Abstract

The correlation of the origin of teeth with jaws in vertebrate history has recently been challenged with an alternative to the canonical view of teeth deriving from separate skin denticles. This alternative proposes that organized denticle whorls on the pharyngeal (gill) arches in the fossil jawless fish Loganellia are precursors to tooth families developing from a dental lamina along the jaw, such as those occurring in sharks, acanthodians, and bony fishes. This not only indicates that homologs of tooth families were present, but also illustrates that they possessed the relevant developmental controls, prior to the evolution of jaws. However, in the Placodermi, a phylogenetically basal group of jawed fishes, the state of pharyngeal denticles is poorly known, tooth whorls are absent, and the presence of teeth homologous to those in extant jawed fishes (Chondrichthyes + Osteichthyes) is controversial. Thus, placoderms would seem to provide little evidence for the early evolution of dentitions, or of denticle whorls, or tooth families, at the base of the clade of jawed fishes.

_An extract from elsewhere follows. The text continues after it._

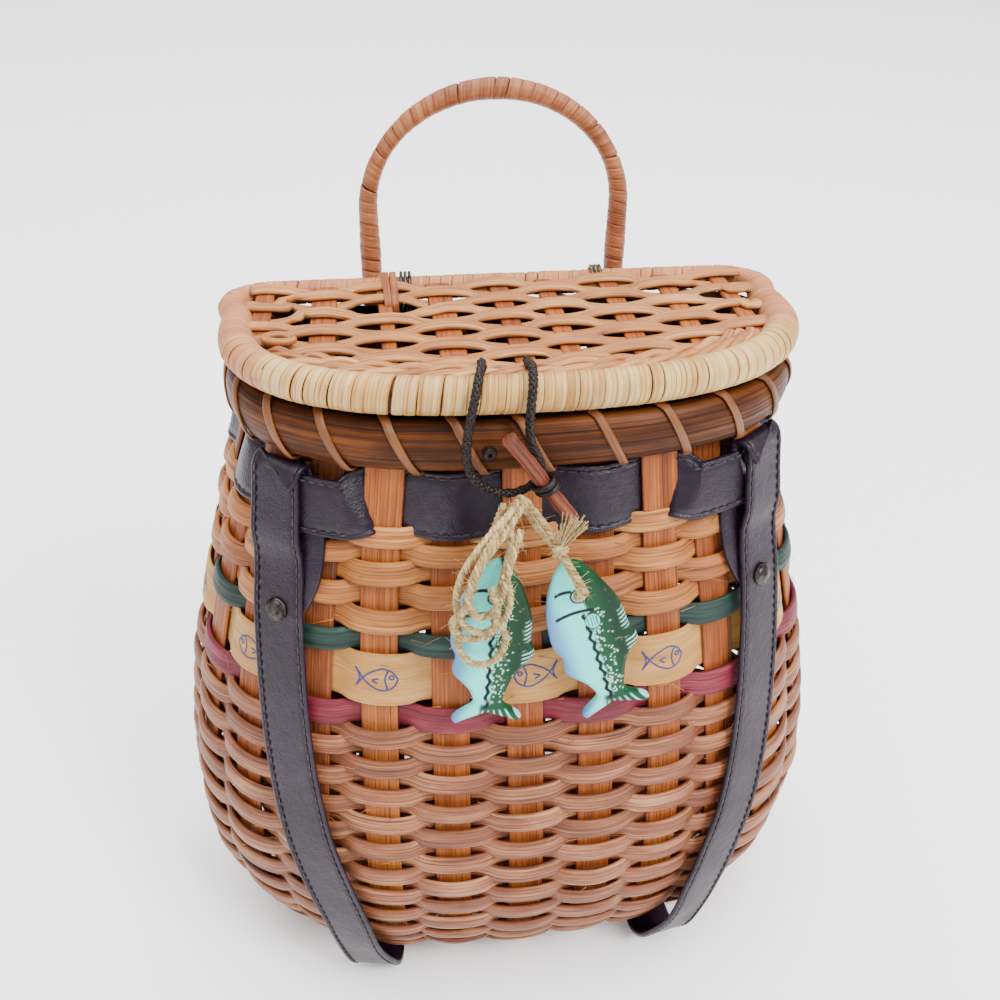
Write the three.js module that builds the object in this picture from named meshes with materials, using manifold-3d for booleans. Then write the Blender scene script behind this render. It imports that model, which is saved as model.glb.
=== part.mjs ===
// Fishing creel bag: a bulging woven basket with a flat back, a hinged woven lid, a cane handle,
// a leather band woven through the stake tops, two leather straps and a toggle closure with
// two painted wooden fish hung from it on twine. Millimetres, Z up, the front faces -Y.
import * as THREE from 'three';
import Module from 'manifold-3d';
import { mergeVertices } from 'three/addons/utils/BufferGeometryUtils.js';

const wasm = await Module();
wasm.setup();

// Plan outline of the basket, before it swells out or draws in with height
const HALF_WIDTH = 108;
const FRONT_DEPTH = 73.4;
const FRONT_ROUNDNESS = 2.49;
const BACK_DEPTH = 34.1;
const BACK_CORNER = 24.7;
const BACK_SWELL_SHARE = 0.53;

// Body, heights above the floor
const BASE_HEIGHT = 2.6;
const RIM_TOP = 247;
const RIM_HEIGHT = 17;
const BULGE = 19;
const RIM_INSET = 16.3;
const WALL = 3;
const FLOOR_THICKNESS = 3.4;
const STAKE_COUNT = 24;
const STAKE_SHARE = 0.5;
const STAKE_THICKNESS = 1.6;

// Accent rows round the body
const ROW_THICKNESS = 1.2;
const ROW_GAP = 0.4;
const PEN_ROW_MIDDLE = 157.3;
const PEN_ROW_WIDTH = 17.5;
const GREEN_ROW_WIDTH = 7.8;
const RED_ROW_WIDTH = 9;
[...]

However, organized denticles do occur at the rear of the placoderm gill chamber, but are associated with the postbranchial lamina of the anterior trunkshield, assumed to be part of the dermal cover. Significantly, these denticles have a different organization and morphology relative to the external dermal trunkshield tubercles. We propose that they represent a denticulate part of the visceral skeleton, under the influence of pharyngeal patterning controls comparable to those for pharyngeal denticles in other jawed vertebrates and Loganellia.